What Counts As “Installed” In A Camera

An installed battery means the battery is secured inside the device the way the maker intended. It is not just sitting in a battery compartment door that doesn’t latch well, and it is not rattling around in a detached grip or charger.

If the battery is locked into the camera and the camera is powered down, that usually meets the installed-device rule. If you remove the battery from the camera body and stash it beside the camera, it becomes a spare battery. At that point, it belongs in your carry-on.

This catches people who pack their camera body in checked baggage and remove the battery “just to be safe.” That move can create the exact problem they were trying to avoid. The removed battery now has to travel with them in the cabin.

When Airline Approval Can Matter

Many standard camera batteries are small enough that most travelers won’t hit a size problem. Bigger battery packs used for heavy photo or video rigs can be a different story.

Rules often use watt-hours to sort batteries into size bands. Many everyday camera batteries sit under 100 Wh, which fits ordinary passenger allowances. Larger lithium-ion batteries from 101 to 160 Wh may need airline approval and are usually limited in number. Anything beyond that can fall outside passenger rules.

If you shoot with cinema gear, large on-camera lights, field monitors, or pro video packs, read the battery label before travel. Don’t guess. Airlines can add their own rules on top of federal guidance, and the desk agent may want to see the rating printed on the battery itself.

Travel Situation What To Do Why It Helps
Standard mirrorless or DSLR spare battery Pack in carry-on Fits normal cabin-only spare battery rule
Camera packed in checked suitcase Leave battery installed and camera off Installed batteries are treated differently from loose ones
Carry-on is taken at the gate Pull spare batteries out before surrendering bag Loose lithium batteries must stay with you
Large pro battery over 100 Wh Check airline rules before airport day Approval or quantity limits may apply
Old battery with swelling or damage Leave it home Unsafe batteries should not fly

Should You Ever Put A Camera In Checked Baggage?

You can, in many cases. Whether you should is a separate question.

Checked baggage is rough on camera gear. Bags get tossed, stacked, and shifted during loading. Even if the battery rule is met, your lens mount, screen, filter threads, and body shell still face the usual baggage chaos.

If the camera is expensive, fragile, or hard to replace during a trip, carry-on is the safer play. That goes double for trips with connections, tight layovers, small regional aircraft, or weather disruptions that raise the odds of a bag going astray.

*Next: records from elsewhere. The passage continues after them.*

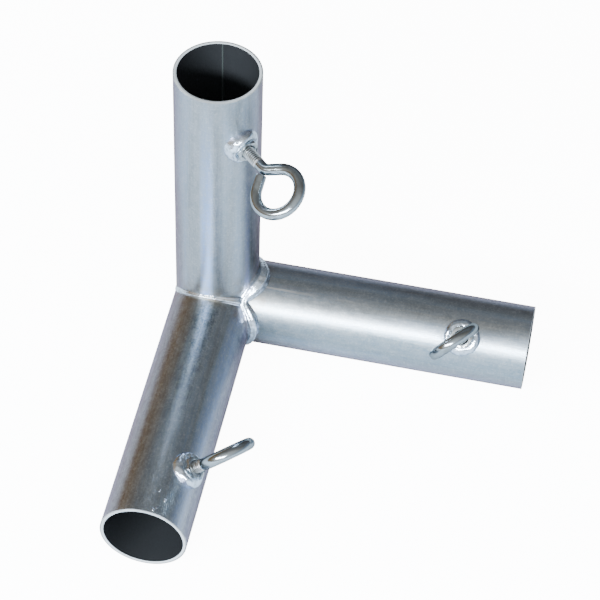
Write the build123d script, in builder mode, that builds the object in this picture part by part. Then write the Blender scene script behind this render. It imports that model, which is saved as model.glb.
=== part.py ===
"""Three-way corner fitting for a pipe-frame canopy: three welded sleeve tubes with eye-bolt clamp screws."""

import os
from math import cos, radians, sin, sqrt, tan

from build123d import *

# Sleeve tubes, 1-5/8 inch pole sockets
tube_outer_d = 46.0
tube_wall = 1.9
upright_length = 170.0
side_length = 175.0
front_length = 170.0
fit_up_gap = 0.2

# How far welding has drawn the bores in past where a pole can reach, and how far that runs out of the joint
weld_draw = 0.25
weld_land = 0.8

# Welds between the tubes: radius of each rounded bead, and how far it is dressed off the resting face
elbow_bead_r = 1.7
branch_bead_r = 2.8
weld_lift = 0.3

# Bolt stations, measured back from each mouth
upright_bolt_setback = 33.2
side_bolt_setback = 36.0
front_bolt_setback = 35.0

# Where each bolt stands round its tube, in degrees from the first of its two neighbours
upright_bolt_clock = 44.0
side_bolt_clock = 48.0
front_bolt_clock = 45.0

# Quarter-inch hex nuts and the weld that holds them
nut_flats = 11.1
nut_height = 5.6
nut_bevel = 0.45
nut_turn = 12.0
drill_d = 7.4
collar_d = 20.5
collar_height = 3.4
collar_lip = 0.6

# Bent-wire eye bolts
thread_d = 6.35
thread_clearance = 0.05
thread_length = 10.6
shank_length = 17.0
tip_bevel = 0.8
runout_length = 0.6
wire_d = 6.1
wire_end_round = 0.6
neck_angle = 43.0
neck_radius = 6.0
eye_inner_d = 18.4
eye_offset = 2.7
eye_sweep = 279.0
eye_gap = 0.3

# How far each neck stands off its nut, and how far the eye is turned from the tube's axis
upright_bolt_out = 14.9
side_bolt_out = 11.6
front_bolt_out = 9.7
upright_eye_turn = -58.0
side_eye_turn = 43.5
front_eye_turn = 144.0

# Radii and heights that follow from the sizes above
tube_r = tube_outer_d / 2
bore_r = tube_r - tube_wall
joint_bore_r = bore_r - weld_draw
socket_floor = tube_r + fit_up_gap + weld_land
wire_r = wire_d / 2
thread_r = thread_d / 2
nut_hole_r = thread_r + thread_clearance
nut_corner_r = nut_flats / 2 / cos(radians(30))
collar_r = collar_d / 2
eye_r = (eye_inner_d + wire_d) / 2
neck_run = neck_radius * tan(radians(neck_angle) / 2)
leg_end_side = eye_r * cos(radians(neck_angle)) - eye_offset
leg_length = leg_end_side / sin(radians(neck_angle)) - neck_run
tail_start = eye_r - (eye_r - wire_r) * cos(radians(eye_sweep))
tail_length = (tail_start - wire_r - eye_gap) / sin(radians(360 - eye_sweep))


def quarter_direction(first, second, clock):
    """The direction between two square axes, turned by the clock angle from the first."""
    return first * cos(radians(clock)) + second * sin(radians(clock))


# Tube axes, and the seat of each bolt: its normal is the bolt's axis, its x the tube's
up = Vector(0, 0, 1)
right = Vector(1, 0, 0)
forward = Vector(0, -1, 0)

upright_seat = Plane(
    origin=up * (upright_length - upright_bolt_setback),
    x_dir=up,
    z_dir=quarter_direction(right, forward, upright_bolt_clock),
)
side_seat = Plane(
    origin=right * (side_length - side_bolt_setback),
    x_dir=right,
    z_dir=quarter_direction(forward, up, side_bolt_clock),
)
front_seat = Plane(
    origin=forward * (front_length - front_bolt_setback),
    x_dir=forward,
    z_dir=quarter_direction(right, up, front_bolt_clock),
)

# The mitre between the upright and the front tube
mitre = Plane(origin=(0, 0, 0), x_dir=(1, 0, 0), z_dir=(0, 1, 1))

# Each tube's own plane, its normal along the tube
upright_plane = Plane(origin=(0, 0, 0), x_dir=(1, 0, 0), z_dir=up)
side_plane = Plane(origin=(0, 0, 0), x_dir=(0, 1, 0), z_dir=right)
front_plane = Plane(origin=(0, 0, 0), x_dir=(1, 0, 0), z_dir=forward)


def mitred_form(radius):
    """The elbow's two legs as one filled form of the given radius."""
    with BuildPart() as upright_leg:
        with BuildSketch(upright_plane.offset(-2 * radius)):
            Circle(radius)
        extrude(amount=upright_length + 2 * radius)
        split(bisect_by=mitre, keep=Keep.TOP)
    with BuildPart() as front_leg:
        with BuildSketch(front_plane.offset(-2 * radius)):
            Circle(radius)
        extrude(amount=front_length + 2 * radius)
        split(bisect_by=mitre, keep=Keep.BOTTOM)
    with BuildPart() as form:
        add(upright_leg.part)
        add(front_leg.part)
    return form.part


elbow_form = mitred_form(tube_r)
cope_form = mitred_form(tube_r + fit_up_gap)

# Upright tube, cut at the mitre with half the fit-up gap
with BuildPart() as upright_tube:
    with BuildSketch(upright_plane.offset(-2 * tube_r)):
        Circle(tube_r)
        Circle(joint_bore_r, mode=Mode.SUBTRACT)
    extrude(amount=upright_length + 2 * tube_r)
    with BuildSketch(upright_plane.offset(socket_floor)):
        Circle(bore_r)
    extrude(amount=upright_length, mode=Mode.SUBTRACT)
    split(bisect_by=mitre.offset(fit_up_gap / 2), keep=Keep.TOP)
    with BuildSketch(upright_seat):
        Circle(drill_d / 2)
    extrude(amount=tube_outer_d, mode=Mode.SUBTRACT)

# Front tube, the other leg of the elbow
with BuildPart() as front_tube:
    with BuildSketch(front_plane.offset(-2 * tube_r)):
        Circle(tube_r)
        Circle(joint_bore_r, mode=Mode.SUBTRACT)
    extrude(amount=front_length + 2 * tube_r)
    with BuildSketch(front_plane.offset(socket_floor)):
        Circle(bore_r)
    extrude(amount=front_length, mode=Mode.SUBTRACT)
    split(bisect_by=mitre.offset(-fit_up_gap / 2), keep=Keep.BOTTOM)
    with BuildSketch(front_seat):
        Circle(drill_d / 2)
    extrude(amount=tube_outer_d, mode=Mode.SUBTRACT)

# Side tube, coped to the outside of the elbow
with BuildPart() as side_tube:
    with BuildSketch(side_plane):
        Circle(tube_r)
        Circle(joint_bore_r, mode=Mode.SUBTRACT)
    extrude(amount=side_length)
    with BuildSketch(side_plane.offset(socket_floor)):
        Circle(bore_r)
    extrude(amount=side_length, mode=Mode.SUBTRACT)
    add(cope_form, mode=Mode.SUBTRACT)
    with BuildSketch(side_seat):
        Circle(drill_d / 2)
    extrude(amount=tube_outer_d, mode=Mode.SUBTRACT)

# The side tube as a filled form, for trimming the welds
with BuildPart() as branch_form:
    with BuildSketch(side_plane):
        Circle(tube_r)
    extrude(amount=side_length)

# What is dressed off the welds so that the two lying tubes rest on their own walls
with BuildPart() as table_form:
    with BuildSketch(Plane.XY.offset(weld_lift - tube_r)):
        Rectangle(8 * tube_r, 8 * tube_r)
    extrude(amount=-4 * branch_bead_r)


def seam_arc(long_dir, short_dir, reach, bead_r):
    """A round bead along part of the ellipse in which two tubes of one size meet."""
    seam_plane = Plane(origin=(0, 0, 0), x_dir=short_dir, z_dir=Vector(*short_dir).cross(Vector(*long_dir)))
    with BuildPart() as bead:
        with BuildLine(seam_plane) as seam:
            EllipticalCenterArc((0, 0), tube_r, tube_r * sqrt(2), 0, arc_size=reach)
        with BuildSketch(Plane(origin=seam.line @ 0, z_dir=seam.line % 0)):
            Circle(bead_r)
        sweep()
    return bead.part


# The bead round the side tube's coped end: four elliptical runs joined at their corners
corner = tube_r / sqrt(2)
branch_corners = [
    (corner, -corner, corner),
    (0, tube_r, 0),
    (corner, corner, -corner),
    (0, 0, -tube_r),
]
with BuildPart() as branch_weld:
    add(seam_arc((1, 0, 1), (0, 1, 0), 135, branch_bead_r))
    add(seam_arc((1, 0, -1), (0, 1, 0), 45, branch_bead_r))
    add(seam_arc((1, 1, 0), (0, 0, -1), 45, branch_bead_r))
    add(seam_arc((1, -1, 0), (0, 0, -1), 135, branch_bead_r))
    with Locations(*branch_corners):
        Sphere(branch_bead_r)
    add(elbow_form, mode=Mode.SUBTRACT)
    add(branch_form.part, mode=Mode.SUBTRACT)
    add(table_form.part, mode=Mode.SUBTRACT)

# The neat bead round the mitre, which runs out under the side tube's weld
with BuildPart() as elbow_weld:
    with BuildLine(mitre) as mitre_seam:
        EllipticalCenterArc((0, 0), tube_r, tube_r * sqrt(2), 45, arc_size=270)
    with BuildSketch(Plane(origin=mitre_seam.line @ 0, z_dir=mitre_seam.line % 0)):
        Circle(elbow_bead_r)
    sweep()
    add(elbow_form, mode=Mode.SUBTRACT)
    add(branch_form.part, mode=Mode.SUBTRACT)
    add(branch_weld.part, mode=Mode.SUBTRACT)
    add(table_form.part, mode=Mode.SUBTRACT)


def section_of(seat):
    """The plane through a bolt's axis: x along the tube, y along the bolt."""
    return Plane(origin=seat.origin, x_dir=seat.x_dir, z_dir=seat.y_dir * -1)


def hex_nut(seat, turn):
    """A bevelled hex nut that stands on the tube's crown."""
    top = tube_r + nut_height
    with BuildPart() as nut:
        with BuildSketch(seat.offset(tube_r)):
            RegularPolygon(nut_flats / 2, 6, major_radius=False, rotation=turn)
        extrude(amount=nut_height)
        with BuildSketch(section_of(seat)):
            with BuildLine():
                Polyline(
                    (0, tube_r),
                    (nut_corner_r + nut_bevel, tube_r),
                    (nut_corner_r + nut_bevel, top - nut_bevel - nut_bevel * tan(radians(30))),
                    (nut_corner_r - nut_bevel * sqrt(3), top),
                    (0, top),
                    close=True,
                )
            make_face()
        revolve(axis=Axis(seat.origin, seat.z_dir), mode=Mode.INTERSECT)
        with BuildSketch(seat.offset(tube_r)):
            Circle(nut_hole_r)
        extrude(amount=nut_height, mode=Mode.SUBTRACT)
    return nut.part


def nut_collar(seat, tube_plane, nut):
    """The weld that fills in round a nut, down to the tube on every side."""
    foot = sqrt(tube_r**2 - collar_r**2)
    crown = tube_r + collar_height
    with BuildPart() as collar:
        with BuildSketch(section_of(seat)):
            with BuildLine():
                Line((0, foot - collar_lip), (collar_r, foot - collar_lip))
                Line((collar_r, foot - collar_lip), (collar_r, foot + collar_lip))
                ThreePointArc(
                    (collar_r, foot + collar_lip),
                    (collar_r * 0.86, foot + 0.62 * (crown - foot)),
                    (nut_corner_r, crown),
                )
                Line((nut_corner_r, crown), (0, crown))
                Line((0, crown), (0, foot - collar_lip))
            make_face()
        revolve(axis=Axis(seat.origin, seat.z_dir))
        with BuildSketch(tube_plane.offset(-tube_r)):
            Circle(tube_r)
        extrude(amount=upright_length + side_length + front_length, mode=Mode.SUBTRACT)
        with BuildSketch(seat):
            Circle(nut_hole_r)
        extrude(amount=2 * tube_outer_d, mode=Mode.SUBTRACT)
        add(nut, mode=Mode.SUBTRACT)
    return collar.part


def eye_bolt(seat, out, turn):
    """A threaded shank whose wire bends aside and comes round in a ring to its own neck."""
    neck = tube_r + nut_height + out
    side_dir = seat.x_dir * cos(radians(turn)) + seat.y_dir * sin(radians(turn))
    bend_plane = Plane(origin=seat.origin, x_dir=seat.z_dir, z_dir=seat.z_dir.cross(side_dir))
    with BuildPart() as bolt:
        with BuildLine(bend_plane) as wire:
            shank = Line((neck - shank_length + tip_bevel, 0), (neck - neck_run, 0))
            bend = JernArc(shank @ 1, shank % 1, neck_radius, neck_angle)
            leg = Line(bend @ 1, (bend @ 1) + (bend % 1) * leg_length)
            ring = JernArc(leg @ 1, leg % 1, eye_r, -eye_sweep)
            Line(ring @ 1, (ring @ 1) + (ring % 1) * tail_length)
        with BuildSketch(Plane(origin=wire.line @ 0, z_dir=wire.line % 0)):
            Circle(wire_r)
        sweep()
        wire_end = bolt.faces().filter_by(GeomType.PLANE).sort_by_distance(wire.line @ 1)[0]
        fillet(wire_end.edges(), wire_end_round)
        with BuildSketch(Plane(origin=seat.origin, x_dir=seat.z_dir, z_dir=seat.y_dir)):
            with BuildLine():
                Polyline(
                    (neck - shank_length, 0),
                    (neck - shank_length, thread_r - tip_bevel),
                    (neck - shank_length + tip_bevel, thread_r),
                    (neck - shank_length + thread_length, thread_r),
                    (neck - shank_length + thread_length + runout_length, wire_r),
                    (neck - shank_length + thread_length + runout_length, 0),
                    close=True,
                )
            make_face()
        revolve(axis=Axis(seat.origin, seat.z_dir))
    return bolt.part


upright_nut = hex_nut(upright_seat, nut_turn)
side_nut = hex_nut(side_seat, nut_turn)
front_nut = hex_nut(front_seat, nut_turn)

pieces = {
    "upright_tube": upright_tube.part,
    "side_tube": side_tube.part,
    "front_tube": front_tube.part,
    "elbow_weld": elbow_weld.part,
    "branch_weld": branch_weld.part,
    "upright_nut": upright_nut,
    "side_nut": side_nut,
    "front_nut": front_nut,
    "upright_nut_weld": nut_collar(upright_seat, upright_plane, upright_nut),
    "side_nut_weld": nut_collar(side_seat, side_plane, side_nut),
    "front_nut_weld": nut_collar(front_seat, front_plane, front_nut),
    "upright_eye_bolt": eye_bolt(upright_seat, upright_bolt_out, upright_eye_turn),
    "side_eye_bolt": eye_bolt(side_seat, side_bolt_out, side_eye_turn),
    "front_eye_bolt": eye_bolt(front_seat, front_bolt_out, front_eye_turn),
}

os.makedirs("parts", exist_ok=True)
for name, part in pieces.items():
    part.label = name
    export_step(part, f"parts/{name}.step")
    print(name, round(part.volume, 1), len(part.solids()))
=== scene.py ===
"""Dressed model of a three-way canopy corner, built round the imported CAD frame.

It has satin sleeve tubes, lumpy welds, weld nuts and bent-wire eye bolts. Shapes are drawn in
millimetres and turned to metres when they are finished. Materials and the studio are in metres.
"""

import logging
import math
from collections.abc import Callable, Iterable, Sequence
from dataclasses import dataclass
from enum import Enum

import bmesh
import bpy
from mathutils import Matrix, Quaternion, Vector, noise


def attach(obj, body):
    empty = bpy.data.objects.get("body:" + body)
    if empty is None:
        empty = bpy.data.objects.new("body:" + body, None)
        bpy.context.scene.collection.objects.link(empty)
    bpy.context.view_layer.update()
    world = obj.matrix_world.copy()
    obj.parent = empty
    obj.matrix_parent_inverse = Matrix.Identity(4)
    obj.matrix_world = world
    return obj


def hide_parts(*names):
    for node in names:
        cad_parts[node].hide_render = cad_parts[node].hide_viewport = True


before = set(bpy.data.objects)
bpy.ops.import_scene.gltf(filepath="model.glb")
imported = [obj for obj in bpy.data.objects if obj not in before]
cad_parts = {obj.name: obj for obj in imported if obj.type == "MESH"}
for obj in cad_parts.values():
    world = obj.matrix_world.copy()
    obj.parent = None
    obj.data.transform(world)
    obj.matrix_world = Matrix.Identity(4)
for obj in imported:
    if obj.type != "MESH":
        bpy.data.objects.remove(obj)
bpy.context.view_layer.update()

log = logging.getLogger("canopy_corner")

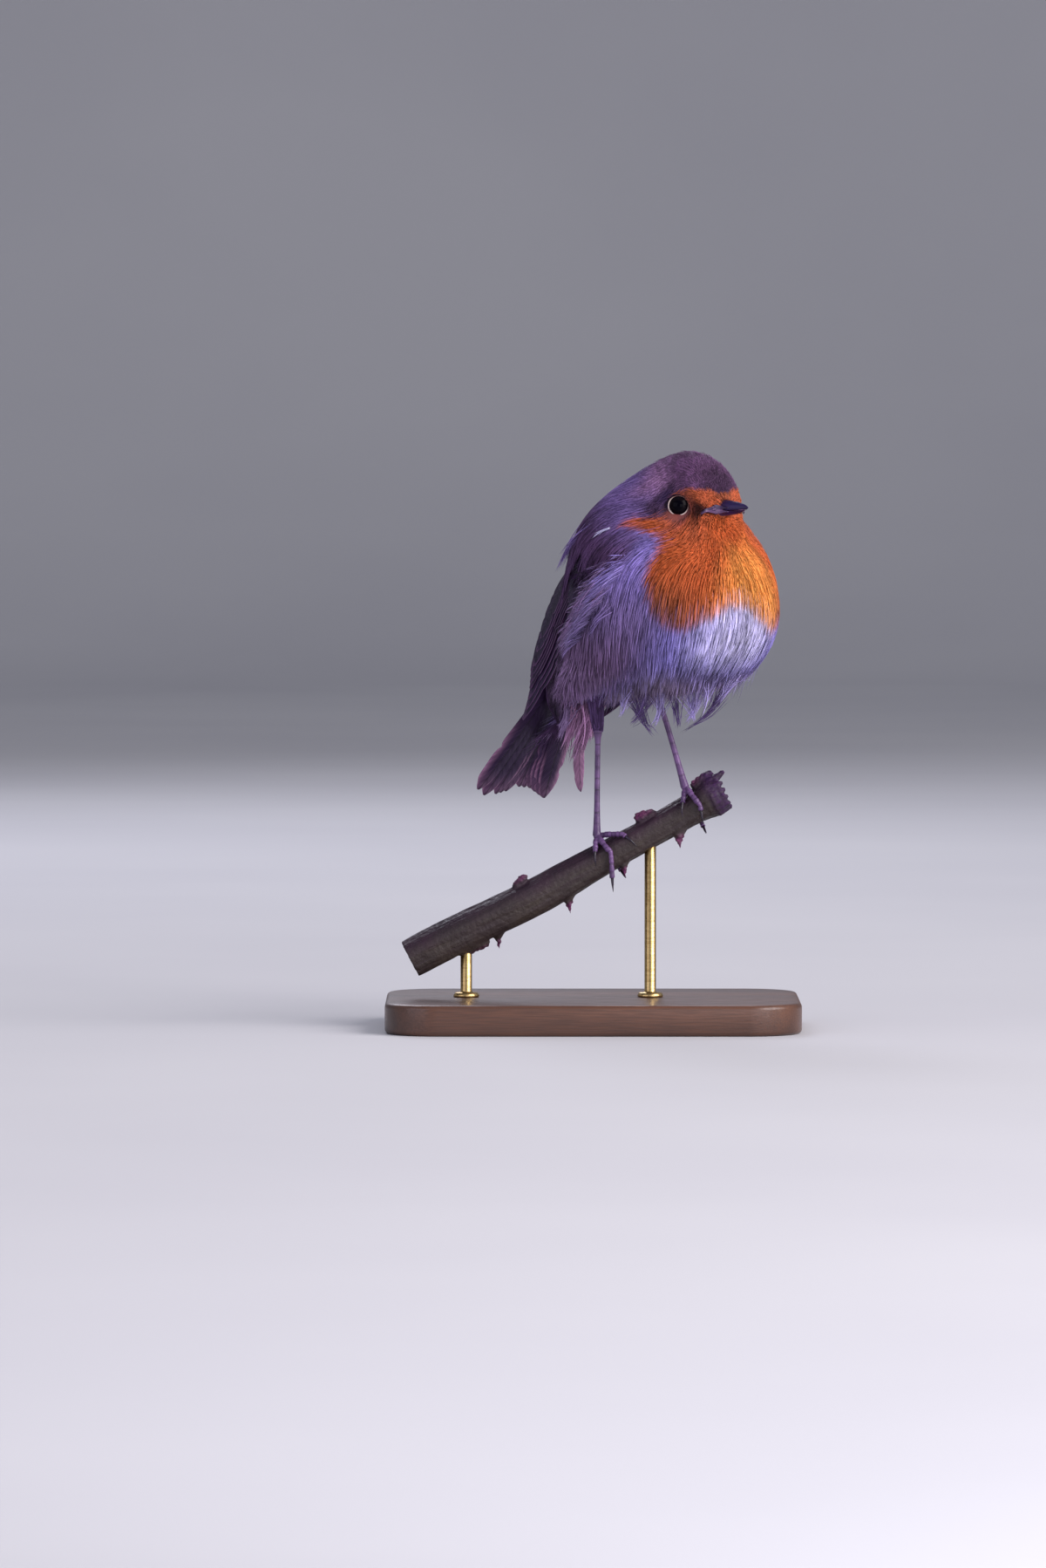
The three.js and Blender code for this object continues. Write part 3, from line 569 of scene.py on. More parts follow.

If you must check the camera, use a padded case, remove loose accessories, lock down moving parts, and make sure the power switch cannot get bumped on. A little prep goes a long way here.

Common Mistakes Travelers Make With Camera Batteries

Packing Spares In A Toiletry Or Tech Pouch

This sounds neat, though it often means batteries are rattling around with cables, adapters, coins, or metal zipper pulls. Keep them in their own protected holder instead.

Forgetting The Gate-Check Problem

A spare battery packed properly in your carry-on can still become a problem if the bag is checked at the jet bridge. Put batteries where you can grab them fast, not buried under clothes.

Assuming All Battery Sizes Follow One Rule

Most small camera batteries are straightforward. Larger packs are not. If you use pro gear, size matters.

Traveling With Beat-Up Batteries

If a battery is swollen, cracked, leaking, or unusually hot when charging, retire it before the trip. Airport day is a lousy time to find out a battery is past its safe life.

Best Packing Setup For A Smooth Airport Day

A clean setup keeps screening simple and saves time when you need to pull gear out.

  • Keep the camera body in your personal item or carry-on if you can.
  • Store spare batteries in a labeled battery case.
  • Place the case near the top of the bag.
  • Check watt-hour ratings on any larger batteries before travel day.
  • Charge each battery, test it, and leave problem batteries home.

If you’re carrying one camera and two or three spare batteries, that setup is usually easy to manage. Trouble starts when gear is scattered across multiple pockets and pouches. Order beats clutter every time.

Final Answer On Traveling With Camera Batteries

If the battery is loose, keep it out of checked baggage and put it in your carry-on with the terminals protected. If the battery is installed in the camera, the camera can usually go in checked baggage when powered off and packed against damage or accidental switch-on.

That’s the travel rule most people need. For the smoothest trip, keep both your camera and spare batteries in the cabin when you can. It matches the safety logic behind the rule and gives your gear the best shot at arriving in one piece.